History of the Lands of The Monmouthshire Golf Club

The physical characteristics of the golf course were determined many thousands of years ago. From the second green or when walking up the seventh fairway one can see clear evidence of glacial action which hollowed out the face of the Blorenge Mountain, steepened the sides of the valley and deposited mounds of fertile and free-draining sands and gravels which gave shape and variety to most of the course.
There can be few more attractive Golf Courses. From almost every point there are outstanding views of wooded countryside and surrounding hills. The highest Mynydd Pen-y-val was given the name Sugar Loaf because it resembled cone-shaped blocks of sugar once imported into the country.

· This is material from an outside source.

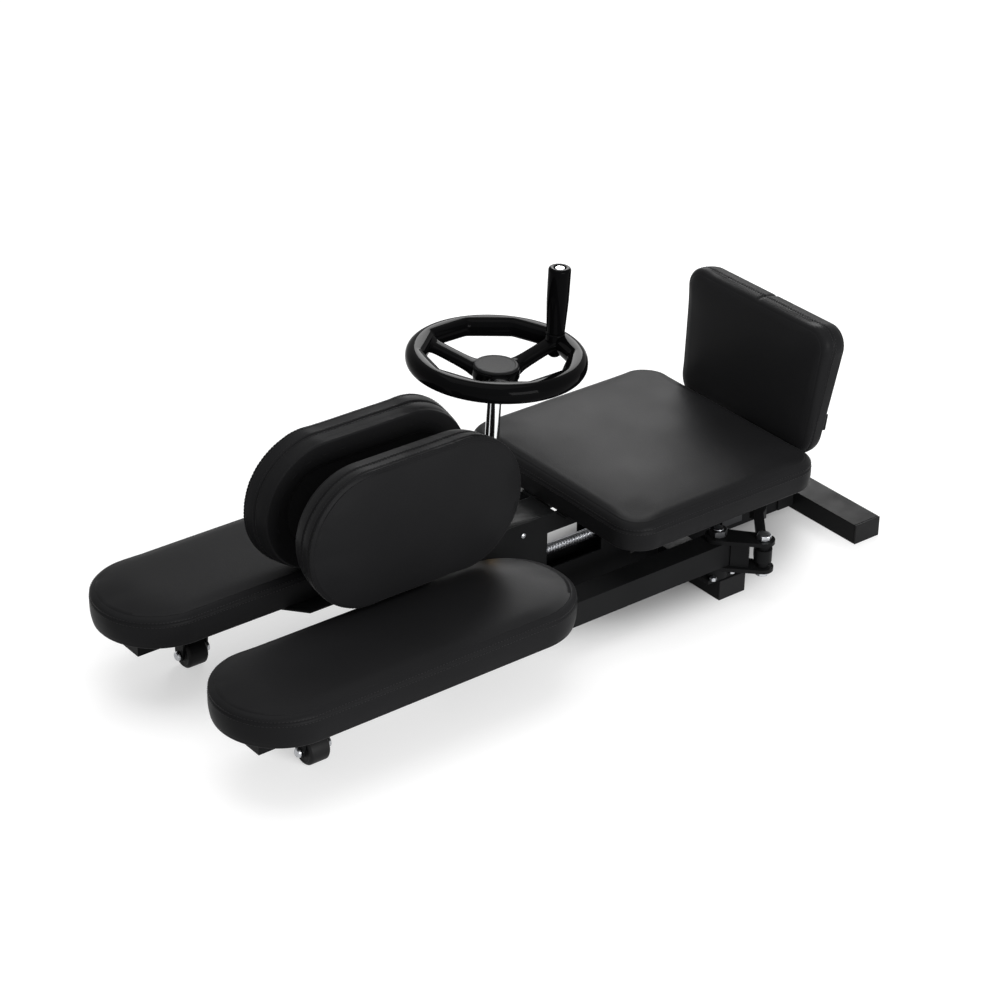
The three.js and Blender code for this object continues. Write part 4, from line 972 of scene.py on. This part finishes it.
def chrome_plate():
    """Bright chrome over ground steel, with very fine rings round the bar."""
    chrome = new_material("chrome_plate", (0.78, 0.79, 0.8), 0.08, metallic=1.0)
    dulled(chrome, noise_on(chrome, 260, 4, (1, 1, 6)), 0.05, 0.14)
    return chrome


def squarish(value, power):
    """The value's size to a power below one, with its sign, which squares up a round section."""
    return np.sign(value) * np.abs(value) ** power


def wheel_rim(around=400, section=36):
    """The rim as a ring of sections: radius = middle + half deep * squarish cos s, less the finger
    flat's depth times 0.2 - 1.7 cos s between 0 and 1; height = half tall * squarish sin s."""
    turn = np.arange(around) * 2 * np.pi / around
    pitch = 2 * np.pi / FLAT_COUNT
    reach = WHEEL_RADIUS - RIM_DEEP
    from_middle = (turn - FLAT_START) % pitch - pitch / 2
    inward = reach - reach * math.cos(pitch / 2) / np.cos(from_middle)
    blur, half = np.hanning(FLAT_BLUR), FLAT_BLUR // 2
    inward = np.concatenate([inward[-half:], inward, inward[:half]])
    inward = np.convolve(inward, blur / blur.sum(), "valid")
    s = np.arange(section) * 2 * np.pi / section
    weight = np.clip(FLAT_FROM - FLAT_GAIN * np.cos(s), 0, 1)
    radius = RIM_MIDDLE + RIM_DEEP / 2 * squarish(np.cos(s), RIM_POWER) - weight * inward[:, None]
    height = RIM_TALL / 2 * squarish(np.sin(s), RIM_POWER)
    return np.stack([radius * np.cos(turn)[:, None], radius * np.sin(turn)[:, None],
                     height[None] + 0 * radius], -1)


def wheel_spoke(turn, steps=44, section=32):
    """A spoke from the hub to the rim: a rounded rectangle section whose half sizes flare by
    decaying powers near both ends, its middle dropping toward the hub along a straight line."""
    reach = np.linspace(SPOKE_FROM, RIM_MIDDLE, steps)[:, None]
    outer = np.exp(-np.clip(RIM_MIDDLE - RIM_DEEP / 2 - reach, 0, None) / 5.0)
    inner = np.exp(-np.clip(reach - HUB_EDGE, 0, None) / 7.0)
    wide = 12.2 + 6.0 * outer + 3.0 * inner
    tall = 6.4 + 2.2 * outer + 1.6 * inner + 1.2 * (RIM_MIDDLE - reach) / (RIM_MIDDLE - HUB_EDGE)
    drop = SPOKE_SLOPE * (RIM_MIDDLE - reach) - SPOKE_RISE
    s = (np.arange(section) * 2 * np.pi / section)[None]
    across = wide * squarish(np.cos(s), SPOKE_POWER)
    height = tall * squarish(np.sin(s), SPOKE_POWER) - drop
    x = reach * math.cos(turn) - across * math.sin(turn)
    y = reach * math.sin(turn) + across * math.cos(turn)
    grid = np.stack([x, y, height], -1)
    foot, tip = (part.mean(1, keepdims=True) + 0 * part for part in (grid[:1], grid[-1:]))
    return np.concatenate([foot, grid, tip])


def wheel_hub(around=192, flutes=24):
    """The hub as a lathe surface whose lower part is fluted by a cosine of the turn."""
    profile = rounded([(10.3, -18), (10.3, -42), (24, -42), (30.5, -38), (31.5, -27), (33, -25),
                       (33, -14), (31.4, -12.5), (10.3, -12.5), (10.3, -18)], 2.2, 6)
    grid = turned(profile, around)
    turn = np.arange(around) * 2 * np.pi / around
    height = grid[..., 2]
    low = np.clip((-26 - height) / 3, 0, 1) * np.clip((height + 41) / 3, 0, 1)
    radius = np.hypot(grid[..., 0], grid[..., 1])
    cut = FLUTE_DEEP * low * (0.5 + 0.5 * np.cos(flutes * turn))[None] * (radius > 20)
    grid[..., :2] *= (1 - cut / np.maximum(radius, 1))[..., None]
    return grid


gloss = polished_black()
chrome = chrome_plate()
hub_metal = satin_cap()
handle_at = np.array([-HANDLE_REACH, 0, 0])
shaft = turned(rounded([(0, SHAFT_LOW), (7, SHAFT_LOW), (7, SHAFT_STEP), (10, SHAFT_STEP),
                        (10, SHAFT_TOP), (0, SHAFT_TOP)], 1.0), 72)
finished(shaped("steering_shaft_chromed", [on_shaft(shaft)], chrome), "steering",
         "chrome_steel", "steering_shaft")
boss = turned(rounded([(4.3, -14), (9.8, -14), (12.5, -10.5), (14, -4), (14, 13.4), (12.8, 15),
                       (4.3, 15), (4.3, -14)], 2.0, 6), 72)
spokes = [wheel_spoke(math.pi + i * 2 * math.pi / 3) for i in range(3)]
wheel = [(on_shaft(wheel_rim()), True),
         *(on_shaft(part) for part in (*spokes, wheel_hub(), boss + handle_at))]
finished(shaped("handwheel_moulded", wheel, gloss), "steering", "gloss_black", "handwheel")
cap = turned(rounded([(0, -12.2), (31, -12.2), (31, -9.8), (29.6, -8.3), (27, -8.2), (26, -8.6),
                      (0, -8.7)], 0.7), 96)
finished(shaped("hub_cap_satin", [on_shaft(cap)], hub_metal), "steering", "gloss_black",
         "hub_cap")
eased("shaft_bevel_gear", cut_steel, "machined", 0.4)


def turned_grip():
    """The grip's lathe surface: the radius falls slowly from the crown down, and below 62 mm
    faster, along a softened ramp s log(1 + exp((62 - z) / s)), to the foot. The crown has a
    recess."""
    height = np.linspace(17.0, 108.0, 32)
    ramp = 5.0 * np.logaddexp(0, (62 - height) / 5.0)
    wall = np.stack([15.9 - 0.008 * (112 - height) - 0.05 * ramp, height], -1)
    rim = [(15.6, 109.6), (14.5, 111.4), (12.4, 112.2), (9.2, 111.9), (7.7, 111.0), (7.7, 106.4),
           (4.3, 106.4), (4.3, 15.4)]
    return turned(rounded([(4.3, 15.4), (12.6, 15.4), *wall, *rim], 0.9), 80)


spindle = turned(rounded([(0, -19.2), (4, -19.2), (4, 105.5), (6.9, 106.6), (7, 109.8),
                          (6.0, 111.4), (3.1, 111.5), (2.9, 109.9), (0, 109.8)], 0.6), 48)
cap_nut = turned(rounded([(0, -21.5), (5.5, -21), (9, -18.2), (10, -14.2), (4.2, -14.2),
                          (4.2, -16), (0, -16)], 0.9), 48)
finished(shaped("handle_grip_turned", [on_shaft(turned_grip() + handle_at)], gloss), "handle",
         "gloss_black", "handle_grip")
finished(shaped("grip_spindle_chromed", [on_shaft(spindle + handle_at)], chrome), "steering",
         "chrome_steel", "grip_spindle")
finished(shaped("spindle_cap_nut_moulded", [on_shaft(cap_nut + handle_at)], gloss), "steering",
         "gloss_black")

# Studio
# A pale floor in a white room, with soft lamps behind, beside and above the machine, and a camera
# at the photograph's angle.
FLOOR_HALF = 8.0
FLOOR_GLOW, FLOOR_TONE = 0.52, 0.56
# Painted shade: the floor's glow is cut away in a patch under the machine, so the floor there reads
# dark.
PAINTED_SHADE_MIDDLE, PAINTED_SHADE_REACH, PAINTED_SHADE_FROM = (-0.24, 0.0), (0.42, 0.2), 0.45
ROOM_SHARE = 0.5


def pale_floor():
    """Matt white that also glows for camera, mirror and glass rays, so it shows as background. The
    glow fades to nothing under the machine, a painted shade there, by the distance d from its middle
    over the reach each way: glow = full * smooth step of d from 0.45 to 1."""
    floor = bpy.data.materials.new("pale_floor")
    floor.use_nodes = True
    nodes, links = floor.node_tree.nodes, floor.node_tree.links
    nodes.clear()
    matt = nodes.new("ShaderNodeBsdfDiffuse")
    matt.inputs["Color"].default_value = (FLOOR_TONE, FLOOR_TONE, FLOOR_TONE, 1)
    place = nodes.new("ShaderNodeTexCoord")
    # Painted shade: this patch under the machine takes the glow away.
    painted_shade_spot = nodes.new("ShaderNodeMapping")
    painted_shade_spot.inputs["Location"].default_value = (
        *(-middle / reach for middle, reach in zip(PAINTED_SHADE_MIDDLE, PAINTED_SHADE_REACH)), 0)
    painted_shade_spot.inputs["Scale"].default_value = (*(1 / reach for reach in PAINTED_SHADE_REACH), 1)
    far = nodes.new("ShaderNodeVectorMath")
    far.operation = "LENGTH"
    fade = nodes.new("ShaderNodeMapRange")
    fade.interpolation_type = "SMOOTHSTEP"
    fade.inputs["From Min"].default_value = PAINTED_SHADE_FROM
    fade.inputs["To Max"].default_value = FLOOR_GLOW
    part = nodes.new("ShaderNodeMath")
    part.operation = "MULTIPLY"
    glow = nodes.new("ShaderNodeEmission")
    both = nodes.new("ShaderNodeAddShader")
    out = nodes.new("ShaderNodeOutputMaterial")
    links.new(place.outputs["Object"], painted_shade_spot.inputs["Vector"])
    links.new(painted_shade_spot.outputs["Vector"], far.inputs[0])
    links.new(far.outputs["Value"], fade.inputs["Value"])
    links.new(seen_directly(nodes, links, nodes.new("ShaderNodeLightPath")), part.inputs[0])
    links.new(fade.outputs["Result"], part.inputs[1])
    links.new(part.outputs[0], glow.inputs["Strength"])
    links.new(matt.outputs[0], both.inputs[0])
    links.new(glow.outputs[0], both.inputs[1])
    links.new(both.outputs[0], out.inputs["Surface"])
    return floor


def seen_directly(nodes, links, ray):
    """One for camera, glossy and transmission rays, and zero for the rest."""
    total = ray.outputs["Is Camera Ray"]
    for name in ("Is Glossy Ray", "Is Transmission Ray"):
        largest = nodes.new("ShaderNodeMath")
        largest.operation = "MAXIMUM"
        links.new(total, largest.inputs[0])
        links.new(ray.outputs[name], largest.inputs[1])
        total = largest.outputs[0]
    return total


def white_room(diffuse_share):
    """A world that is white where it is seen, and dimmer as a light."""
    world = bpy.data.worlds.new("white_room")
    world.use_nodes = True
    nodes, links = world.node_tree.nodes, world.node_tree.links
    seen = seen_directly(nodes, links, nodes.new("ShaderNodeLightPath"))
    line = nodes.new("ShaderNodeMapRange")
    line.inputs["To Min"].default_value = diffuse_share
    line.inputs["To Max"].default_value = 1.0
    links.new(seen, line.inputs["Value"])
    links.new(line.outputs["Result"], nodes["Background"].inputs["Strength"])
    nodes["Background"].inputs["Color"].default_value = (1, 1, 1, 1)
    bpy.context.scene.world = world


def soft_lamp(name, place, aim, wide, tall, watts):
    """A rectangular area lamp at a place in metres, facing a point."""
    light = bpy.data.lights.new(name, "AREA")
    light.shape = "RECTANGLE"
    light.size, light.size_y = wide, tall
    light.energy = watts
    lamp = bpy.data.objects.new(name, light)
    bpy.context.scene.collection.objects.link(lamp)
    lamp.location = place
    aim_at(lamp, aim)


def aim_at(thing, aim):
    """Turns a lamp's -Z to face a point, with its Y as near up as can be."""
    way = mathutils.Vector(aim) - thing.location
    thing.rotation_euler = way.to_track_quat("-Z", "Y").to_euler()


corners = np.array([[-1, -1, 0], [1, -1, 0], [1, 1, 0], [-1, 1, 0]], float) * FLOOR_HALF
floor_mesh = bpy.data.meshes.new("studio_floor")
floor_mesh.from_pydata(corners.tolist(), [], [(0, 1, 2, 3)])
floor_mesh.materials.append(pale_floor())
studio_floor = bpy.data.objects.new("studio_floor", floor_mesh)
bpy.context.scene.collection.objects.link(studio_floor)
white_room(ROOM_SHARE)
soft_lamp("back_left_lamp", (-2.0, -2.0, 1.65), (-0.2, 0, 0.15), 1.3, 1.0, 45)
soft_lamp("side_lamp", (0.2, 3.2, 1.05), (0, 0.1, 0.2), 2.0, 1.4, 110)
soft_lamp("top_lamp", (0.2, -0.3, 3.0), (0, 0, 0), 2.4, 2.4, 40)

CAMERA_AZIMUTH, CAMERA_ELEVATION = math.radians(141.63), math.radians(29.21)
CAMERA_ROLL = math.radians(0.96)
CAMERA_DISTANCE, CAMERA_LENS, CAMERA_FILM = 4.046, 102.1, 36.0
CAMERA_TARGET = np.array([-0.0221, -0.0501, 0.150])
back = np.array([math.sin(CAMERA_AZIMUTH) * math.cos(CAMERA_ELEVATION),
                 -math.cos(CAMERA_AZIMUTH) * math.cos(CAMERA_ELEVATION),
                 math.sin(CAMERA_ELEVATION)])
level = np.cross(-back, [0, 0, 1.0])
level /= np.linalg.norm(level)
upward = np.cross(level, -back)
stance = np.eye(4)
stance[:3, 0] = math.cos(CAMERA_ROLL) * level + math.sin(CAMERA_ROLL) * upward
stance[:3, 1] = -math.sin(CAMERA_ROLL) * level + math.cos(CAMERA_ROLL) * upward
stance[:3, 2] = back
stance[:3, 3] = CAMERA_TARGET + CAMERA_DISTANCE * back
lens = bpy.data.cameras.new("photo_camera")
lens.lens, lens.sensor_width = CAMERA_LENS, CAMERA_FILM
camera = bpy.data.objects.new("photo_camera", lens)
bpy.context.scene.collection.objects.link(camera)
camera.matrix_world = mathutils.Matrix(stance.tolist())
bpy.context.scene.camera = camera
bpy.context.scene.view_settings.view_transform = "Standard"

To the northeast is the majestic holy mountain Skirrid Fawr, a chapel stood on the summit and in the past a handful of it's soil was placed in coffins or graves. Legend has it that the clefts at each end of the mountain were caused by an earthquake at the time of the crucifixion. They are in fact a result of geological landslips.
Recorded history takes us back to at least the 12th century. The clubhouse stands on or close to the site of Beilu Du mansion once one of the principle houses of the county, here Gwarun Ap Caradwg lived until he was treacherously murdered by William De Braose in Abergavenny Castle, December 1175.

It is believed that the original semi-fortified medieval house was sited to face the Blorenge mountain across a water filled moat.